Note that the Web Accessibility Initiative is in the process of developing its Web Content Accessibility Guidelines 2.1 (WCAG 2.1). The group reports that it will publish a draft this month, publish a final draft in November, and then begin implementation testing. What remains to be seen is whether the DOJ will impose the requirements of WCAG 2.1 in its future enforcement actions - and the DOJ's overall appetite for such actions generally under the current administration. The WCAG 2.1 uses the same levels of conformance as found in WCAG 2.0. Thus, public accommodations may anticipate that conformance with Level AA of WCAG 2.1 will be suggested when the final guidelines are published.
The Internet has become an indispensable source of information, goods, and services for most individuals. As a New York court recently pointed out, "… [I]nternet technology enables individuals to participate actively in their community and engage in commerce from the comfort and convenience of their home." Thus, ensuring web content accessibility for disabled individuals should become (or continue to be) a priority, particularly given the continued plaintiff activity in the area.
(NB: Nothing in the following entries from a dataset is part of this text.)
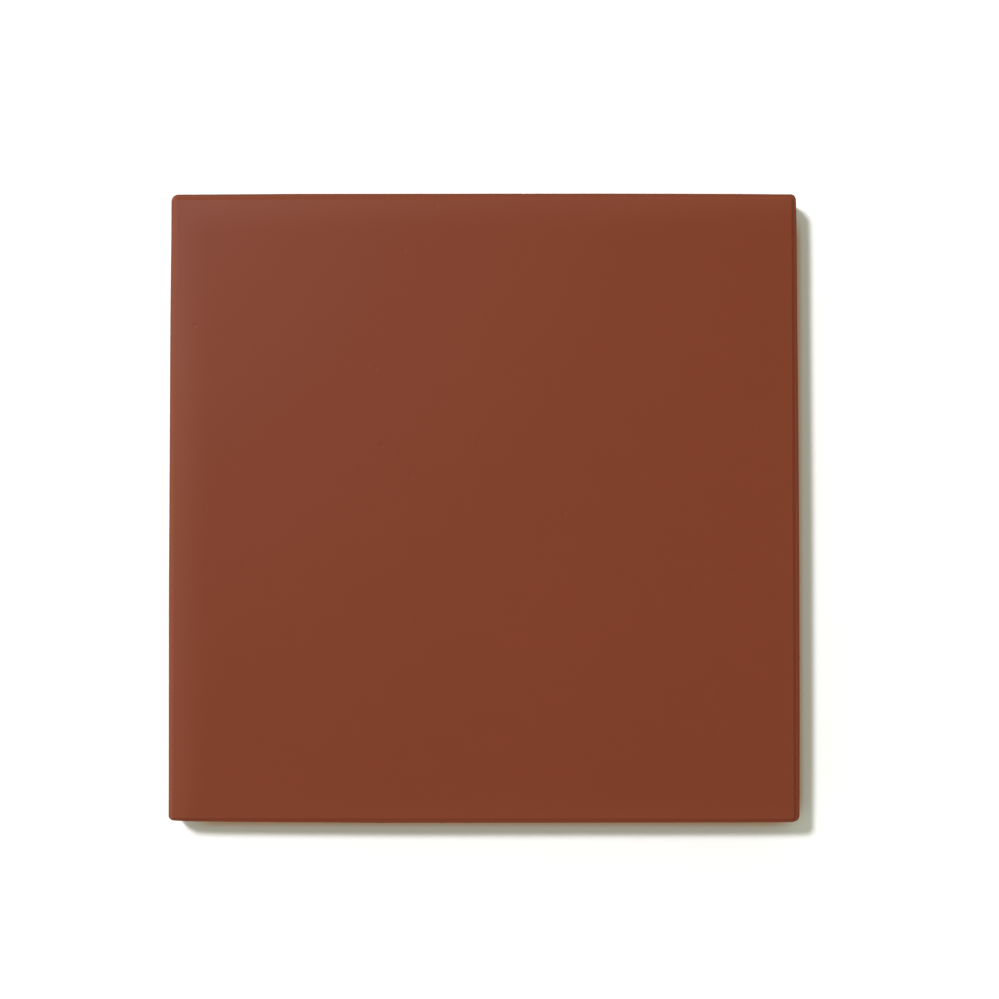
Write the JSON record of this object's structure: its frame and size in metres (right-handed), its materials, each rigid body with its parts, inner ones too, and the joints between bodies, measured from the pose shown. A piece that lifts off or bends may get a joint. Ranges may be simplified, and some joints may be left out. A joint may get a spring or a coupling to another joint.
{
  "type": "clinker tile",
  "caption": "Square unglazed clinker floor tile with a smooth bevelled wear face, rounded corners and a keying grid pressed into its bed face.",
  "frame": {"origin": "middle of the bed face, in the plane that the tile rests on", "axes": "+Z out of the wear face; +X and +Y square to the sides, +Y towards the top edge of the picture"},
  "size_m": [0.1, 0.1, 0.009],
  "materials": {
    "fired_clay": "unglazed vitrified red-brown clay, smooth and matt with a faint sheen"
  },
  "bodies": {
    "root": {"tile": "fired_clay"}
  },
  "joints": []
}
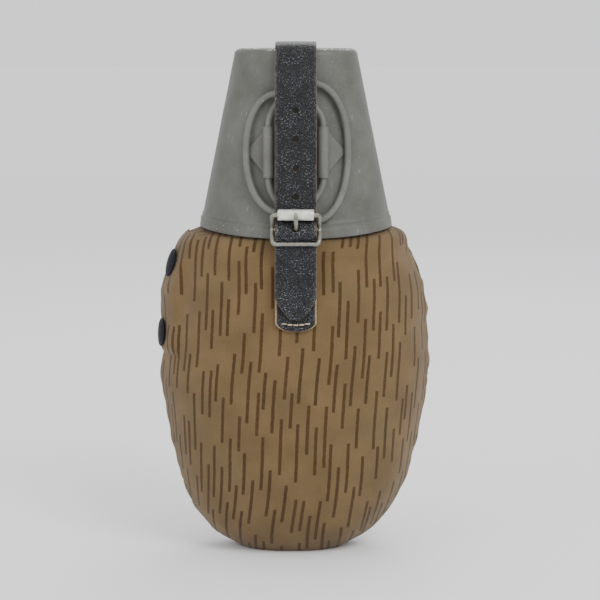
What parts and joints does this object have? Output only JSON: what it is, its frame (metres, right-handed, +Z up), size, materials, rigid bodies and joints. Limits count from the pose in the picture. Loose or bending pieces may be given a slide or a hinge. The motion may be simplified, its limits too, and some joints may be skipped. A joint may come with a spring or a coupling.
{
  "type": "canteen",
  "caption": "Field canteen: flask in a striped cloth cover with a side flap, an inverted cup with folding wire handles, and a leather strap with a roller buckle.",
  "frame": {"origin": "on the flat foot, under the middle of the neck", "axes": "+Z up along the bottle towards the cup's flat end, -Y towards the front with the buckle, +X to the right as seen from the front"},
  "size_m": [0.1208, 0.0887, 0.227],
  "materials": {
    "cloth": "matt cotton cloth",
    "felt": "felt",
    "tape": "folded tape",
    "cup_paint": "satin",
    "wire_paint": "satin",
    "flask_metal": "satin",
    "cap_plastic": "matt",
    "seal_rubber": "matt",
    "strap_leather": "grained",
    "loop_leather": "grained",
    "buckle_steel": "worn",
    "roller_steel": "worn",
    "rivet_steel": "satin",
    "snap_paint": "satin",
    "thread": "thread"
  },
  "bodies": {
    "flask_and_cover": {"flask": "flask_metal", "cover_lining": "felt", "cover_front": "cloth", "cover_back": "cloth", "cover_binding": "tape", "snap_studs": "rivet_steel", "snap_backs": "rivet_steel", "strap_anchor": "strap_leather", "buckle_tab": "strap_leather", "tab_stitches": "thread", "belt_loop": "loop_leather", "belt_loop_rivets": "rivet_steel", "anchor_rivets": "rivet_steel"},
    "flap": {"cover_flap": "cloth", "snap_caps": "snap_paint", "snap_sockets": "rivet_steel"},
    "cup": {"cup": "cup_paint", "bracket_plate": "cup_paint", "hinge_saddle": "cup_paint", "bracket_rivets": "rivet_steel"},
    "left_handle": {"handle_left": "wire_paint"},
    "right_handle": {"handle_right": "wire_paint"},
    "rear_strap": {"strap_rear": "strap_leather"},
    "over_strap": {"strap_over": "strap_leather"},
    "front_strap": {"strap_front": "strap_leather"},
    "seal": {"cap_seal": "seal_rubber"},
    "cap": {"screw_cap": "cap_plastic"},
    "buckle": {"buckle_frame": "buckle_steel"},
    "roller": {"buckle_roller": "roller_steel"},
    "prong": {"buckle_prong": "buckle_steel"}
  },
  "joints": [
    {"name": "cup_lift", "type": "slide", "parent": "flask_and_cover", "child": "cup", "axis": [0, 0, 1], "range_m": [0, 0.07]},
    {"name": "left_handle_fold", "type": "hinge", "parent": "cup", "child": "left_handle", "pos_m": [0.0118, -0.02808, 0.1797], "axis": [0, 0.1184, 0.993], "range_deg": [0, 70]},
    {"name": "right_handle_fold", "type": "hinge", "parent": "cup", "child": "right_handle", "pos_m": [-0.0118, -0.02808, 0.1797], "axis": [0, -0.1184, -0.993], "range_deg": [0, 90]},
    {"name": "flap_open", "type": "hinge", "parent": "flask_and_cover", "child": "flap", "pos_m": [-0.05469, -0.02581, 0.089], "axis": [0.1423, 0.1044, 0.9843], "range_deg": [0, 60]},
    {"name": "strap_lean", "type": "hinge", "parent": "flask_and_cover", "child": "rear_strap", "pos_m": [0, 0.02905, 0.1391], "axis": [-1, 0, 0], "range_deg": [0, 40], "deforming": ["strap_rear"]},
    {"name": "strap_rear_bend", "type": "hinge", "parent": "rear_strap", "child": "over_strap", "pos_m": [0, 0.02107, 0.2174], "axis": [-1, 0, 0], "range_deg": [0, 150], "deforming": ["strap_over"]},
    {"name": "strap_front_bend", "type": "hinge", "parent": "over_strap", "child": "front_strap", "pos_m": [0, -0.0248, 0.2174], "axis": [-1, 0, 0], "range_deg": [0, 160], "deforming": ["strap_front"]},
    {"name": "cap_rise", "type": "slide", "parent": "flask_and_cover", "child": "seal", "axis": [0, 0, 1], "range_m": [0, 0.0065]},
    {"name": "cap_turn", "type": "hinge", "parent": "seal", "child": "cap", "pos_m": [0, 0, 0.17], "axis": [0, 0, 1], "range_deg": [0, 720]},
    {"name": "buckle_tilt", "type": "hinge", "parent": "flask_and_cover", "child": "buckle", "pos_m": [0, -0.0366, 0.1472], "axis": [1, 0, 0], "range_deg": [0, 14]},
    {"name": "roller_spin", "type": "hinge", "parent": "buckle", "child": "roller", "pos_m": [0, -0.04075, 0.15375], "axis": [1, 0, 0], "continuous": true},
    {"name": "prong_swing", "type": "hinge", "parent": "buckle", "child": "prong", "pos_m": [0, -0.0366, 0.1472], "axis": [1, 0, 0], "range_deg": [0, 35]}
  ],
  "couplings": [
    {"joint": "left_handle_fold", "follows": "cup_lift", "rad_per_m": 17.453},
    {"joint": "right_handle_fold", "follows": "cup_lift", "rad_per_m": 22.439},
    {"joint": "cap_rise", "follows": "cap_turn", "m_per_rad": 0.0005093},
    {"joint": "strap_lean", "follows": "cup_lift", "rad_per_m": 9.973},
    {"joint": "strap_rear_bend", "follows": "cup_lift", "rad_per_m": 37.399},
    {"joint": "strap_front_bend", "follows": "cup_lift", "rad_per_m": 39.893},
    {"joint": "buckle_tilt", "follows": "cup_lift", "rad_per_m": 3.49},
    {"joint": "prong_swing", "follows": "cup_lift", "rad_per_m": 8.726}
  ]
}
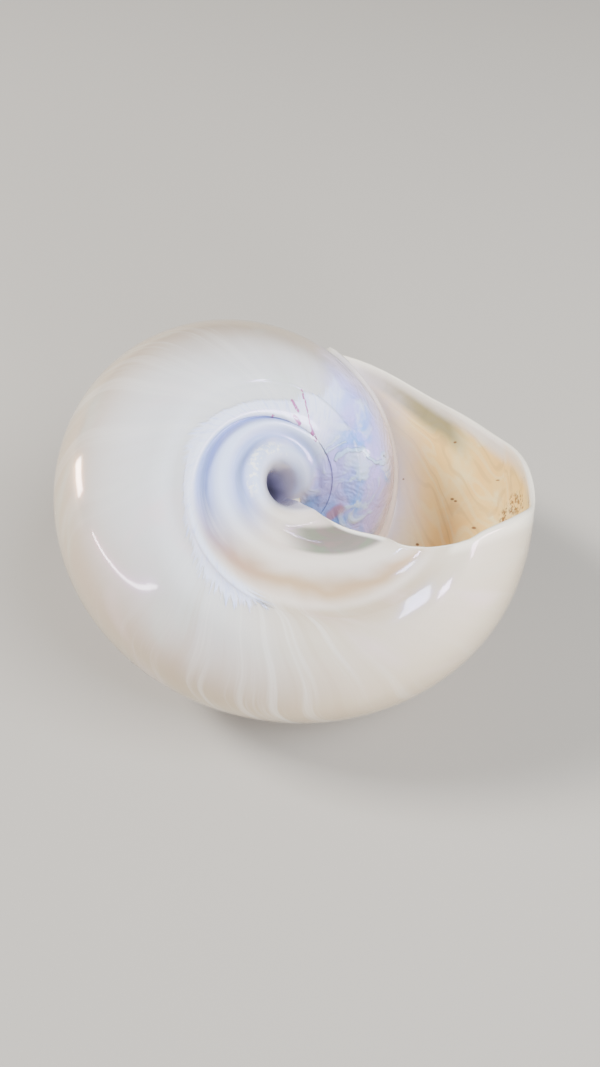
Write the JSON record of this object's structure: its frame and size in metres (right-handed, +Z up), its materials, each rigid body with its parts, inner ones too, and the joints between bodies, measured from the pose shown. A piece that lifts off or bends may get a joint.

Consider hiring a third party to audit your web content for accessibility, and then develop a plan to implement any recommended updates or improvements needed to comply with Level AA of the WCAG 2.0. In addition, develop web content accessibility policies and procedures that provide for regular audits and corrective measures to ensure ongoing accessibility as technology changes and new content is added or deleted. In addition, consider developing a "Help Desk" mechanism to help disabled individuals access any inaccessible features in your web content. Taking such measures will help minimize the risk of claims made under the ADA.